Friday, April 6, 2018

Why Are TV Men So Incompetent in the Kitchen?

You’ve seen the Clorox Disinfecting Wipes commercial, as I did again the other day. An attractive thirtysomething woman in exercise sweats drops her tote on the counter, announces “I’m home,” and turns into the kitchen to find… her husband changing the baby’s diaper on the inlaid wood countertop! Whatta maroon, amirite? Garsh, all women have probably been through something like that! Whew, it’s like having to raise two kids at the same dang time.


(Clorox has another ad which reuses the exact same shots of the woman, but when the camera turns to her husband, he’s scaling a fresh-caught flounder on the counter, bits of blood and flesh scattering wildly. You decide which is worse on your food prep surfaces: human poop or animal blood.)

When this ad ran during my evening headlines this week, my mind flashed to an essay a friend shared several months ago, an op-ed from a British tabloid website, entitled “Male incompetence is a subtle form of misogyny.” Author Miranda Larbi makes a persuasive case that men who plead incompetence in household affairs are engaged in a passive-aggressive form of male dominance. When male incompetence resembles Larbi’s description, I agree with her argument.

But I’ve also noticed the prevalence of male incompetence as a cultural trope. It’s especially noticeable in fifteen- and thirty-second commercials, where the entire arc turns around one exchange. But once we’re aware of it, we find it more subtly integrated into most mass media, especially television, where the highly competent man suddenly becoming all thumbs when confronted with domestic responsibilities, is played for everything from pathos to cheap laughs.

The issue, whether for opponents like Miranda Larbi or profiteers like the AKQA media agency (responsible for the Clorox ads), seems substantially confined to the kitchen. The cultural current just expects men to demonstrate complete fumbling incompetence wherever food is prepared. Notice that the man’s problem isn’t that he doesn’t take responsibility for household chores; he cheerfully raises babies and prepares dinner. He just does so in ways that bring bathroom or garage functions into proximity with food preparation.

Again, the advertising environment seems a place where this thrives. The very short medium creates a sort of morality play in which men, often believing themselves highly competent, go full Dunning-Kruger on domesticity. Cascade, the dishwashing detergent company, has run entire campaigns around this theme:



This isn’t even my favorite ad from this campaign. My favorite, starring Mad Men veteran Sadie Alexandru, features a man enthusiastically scraping food residue off freshly washed dishes, while his wife makes a face combining disgust with “I want a divorce.” Sadly, this one appears no longer available on YouTube.

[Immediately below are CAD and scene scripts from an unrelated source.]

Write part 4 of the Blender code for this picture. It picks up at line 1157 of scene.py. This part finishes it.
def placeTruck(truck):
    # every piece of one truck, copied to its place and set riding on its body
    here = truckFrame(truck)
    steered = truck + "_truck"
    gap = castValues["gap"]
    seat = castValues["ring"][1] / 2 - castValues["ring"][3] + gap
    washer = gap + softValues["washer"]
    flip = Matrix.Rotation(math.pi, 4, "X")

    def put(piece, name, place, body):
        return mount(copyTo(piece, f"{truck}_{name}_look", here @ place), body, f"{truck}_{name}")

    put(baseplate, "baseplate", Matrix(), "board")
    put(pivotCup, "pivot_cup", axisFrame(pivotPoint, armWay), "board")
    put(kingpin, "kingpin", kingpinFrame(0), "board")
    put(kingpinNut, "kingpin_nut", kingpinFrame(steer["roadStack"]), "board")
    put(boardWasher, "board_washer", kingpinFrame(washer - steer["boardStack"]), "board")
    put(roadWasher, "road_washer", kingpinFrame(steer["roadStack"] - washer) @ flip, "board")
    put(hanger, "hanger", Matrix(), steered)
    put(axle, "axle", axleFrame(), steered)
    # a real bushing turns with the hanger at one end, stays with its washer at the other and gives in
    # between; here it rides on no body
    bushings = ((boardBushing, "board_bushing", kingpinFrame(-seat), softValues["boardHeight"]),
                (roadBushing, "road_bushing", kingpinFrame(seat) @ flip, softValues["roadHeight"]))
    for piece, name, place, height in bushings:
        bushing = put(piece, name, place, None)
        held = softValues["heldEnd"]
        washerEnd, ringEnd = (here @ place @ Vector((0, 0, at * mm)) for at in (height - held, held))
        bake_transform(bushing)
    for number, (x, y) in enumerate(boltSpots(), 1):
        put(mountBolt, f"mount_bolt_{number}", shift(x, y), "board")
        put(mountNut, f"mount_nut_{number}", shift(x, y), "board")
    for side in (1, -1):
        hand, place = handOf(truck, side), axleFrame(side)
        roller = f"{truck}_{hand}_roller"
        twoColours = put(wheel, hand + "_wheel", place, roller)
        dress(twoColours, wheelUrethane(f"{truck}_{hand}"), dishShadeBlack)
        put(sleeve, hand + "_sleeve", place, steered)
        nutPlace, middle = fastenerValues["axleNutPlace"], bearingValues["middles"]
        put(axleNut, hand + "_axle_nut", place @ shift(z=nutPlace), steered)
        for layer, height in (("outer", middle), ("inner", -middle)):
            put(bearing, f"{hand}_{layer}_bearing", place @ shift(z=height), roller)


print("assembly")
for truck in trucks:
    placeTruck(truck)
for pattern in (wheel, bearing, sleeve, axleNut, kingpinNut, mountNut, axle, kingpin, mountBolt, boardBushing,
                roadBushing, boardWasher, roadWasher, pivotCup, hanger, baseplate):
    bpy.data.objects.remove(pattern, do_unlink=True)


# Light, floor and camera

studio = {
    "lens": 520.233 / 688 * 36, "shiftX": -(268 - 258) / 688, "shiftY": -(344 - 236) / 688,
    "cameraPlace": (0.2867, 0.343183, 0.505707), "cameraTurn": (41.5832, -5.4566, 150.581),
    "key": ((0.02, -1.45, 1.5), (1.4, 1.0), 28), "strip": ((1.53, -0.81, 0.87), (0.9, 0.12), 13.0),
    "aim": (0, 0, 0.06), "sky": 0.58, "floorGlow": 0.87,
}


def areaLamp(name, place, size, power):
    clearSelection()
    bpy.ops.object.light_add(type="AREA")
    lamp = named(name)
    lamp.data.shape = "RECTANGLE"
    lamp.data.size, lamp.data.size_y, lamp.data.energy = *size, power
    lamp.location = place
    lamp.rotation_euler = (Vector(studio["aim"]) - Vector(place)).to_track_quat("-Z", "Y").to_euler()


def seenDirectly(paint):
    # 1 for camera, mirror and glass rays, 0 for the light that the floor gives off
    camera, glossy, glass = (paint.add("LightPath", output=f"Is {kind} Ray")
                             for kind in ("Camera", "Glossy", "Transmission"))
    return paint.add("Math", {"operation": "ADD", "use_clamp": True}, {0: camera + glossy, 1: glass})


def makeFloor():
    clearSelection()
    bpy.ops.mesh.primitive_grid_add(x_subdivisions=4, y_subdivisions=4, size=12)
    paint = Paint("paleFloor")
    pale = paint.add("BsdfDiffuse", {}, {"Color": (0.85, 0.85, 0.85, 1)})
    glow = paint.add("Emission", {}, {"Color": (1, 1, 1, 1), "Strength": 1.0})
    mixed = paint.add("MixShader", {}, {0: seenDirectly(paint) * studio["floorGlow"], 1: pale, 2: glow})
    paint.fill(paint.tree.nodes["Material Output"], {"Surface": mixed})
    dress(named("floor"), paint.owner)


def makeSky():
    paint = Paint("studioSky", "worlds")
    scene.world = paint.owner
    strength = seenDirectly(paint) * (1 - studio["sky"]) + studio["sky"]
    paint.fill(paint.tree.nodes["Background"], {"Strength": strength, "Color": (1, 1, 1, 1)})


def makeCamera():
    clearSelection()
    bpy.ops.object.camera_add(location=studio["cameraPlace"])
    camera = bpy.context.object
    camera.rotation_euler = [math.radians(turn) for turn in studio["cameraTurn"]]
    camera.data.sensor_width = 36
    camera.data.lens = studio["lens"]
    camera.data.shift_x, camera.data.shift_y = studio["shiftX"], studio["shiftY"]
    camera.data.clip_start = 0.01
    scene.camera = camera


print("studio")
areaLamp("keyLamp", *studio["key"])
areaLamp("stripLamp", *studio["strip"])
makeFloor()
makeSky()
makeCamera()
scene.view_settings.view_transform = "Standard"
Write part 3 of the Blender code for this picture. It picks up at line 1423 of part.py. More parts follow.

Critics will respond by pointing out that TV commercials aren’t reality, and aren’t instruction manuals for daily responsibilities. I agree. These are examples of low comedy played for broad laughs in an environment where the fifteen-second limit basically forbids deeper examination of themes. Commercials will always fall back on broad stereotypes taken from the larger culture.

But that means these stereotypes already exist. A full panoply of male boilerplates, from skilled professionals to manful outdoorsy types to ridiculous hipsters, is expected to turn stupid and borderline dangerous when entering the kitchen. Doofus behavior has become the default position for men in the food-preparation domain. Dudes like me are just waiting for women to bail us out.

Even the opposite of this position reduced men to one stereotyped position. Actor Tim Daly plays the husband of the Secretary of State on TV’s Madam Secretary. His character is a former CIA operative who, by the fourth season, is promoted to head of the CIA’s clandestine affairs division. Yet, interviewed on NPR, Daly reported that most of his fan mail, especially from men, has focused on his competence in the kitchen. His defining character trait, singular, is his ability to cook.

The pervasive expectation that men will be incompetent around food preparation encourages both sexes to conform to their preconceived notions. There might even be something anti-patriarchy to giving women a domain exclusively their own. Women face no glass ceiling in the kitchen, no male privilege, no lopsided competition where their confidence gets deemed “bossy.” Women can be women in the kitchen.

Yet expecting women to perennially rescue men from our own incompetence doesn’t just marginalize women. It permits, even encourages, men to not think beyond themselves. When male incompetence is so pervasive that advertisers play it for low comedy, that proves both women and men need to break our chains.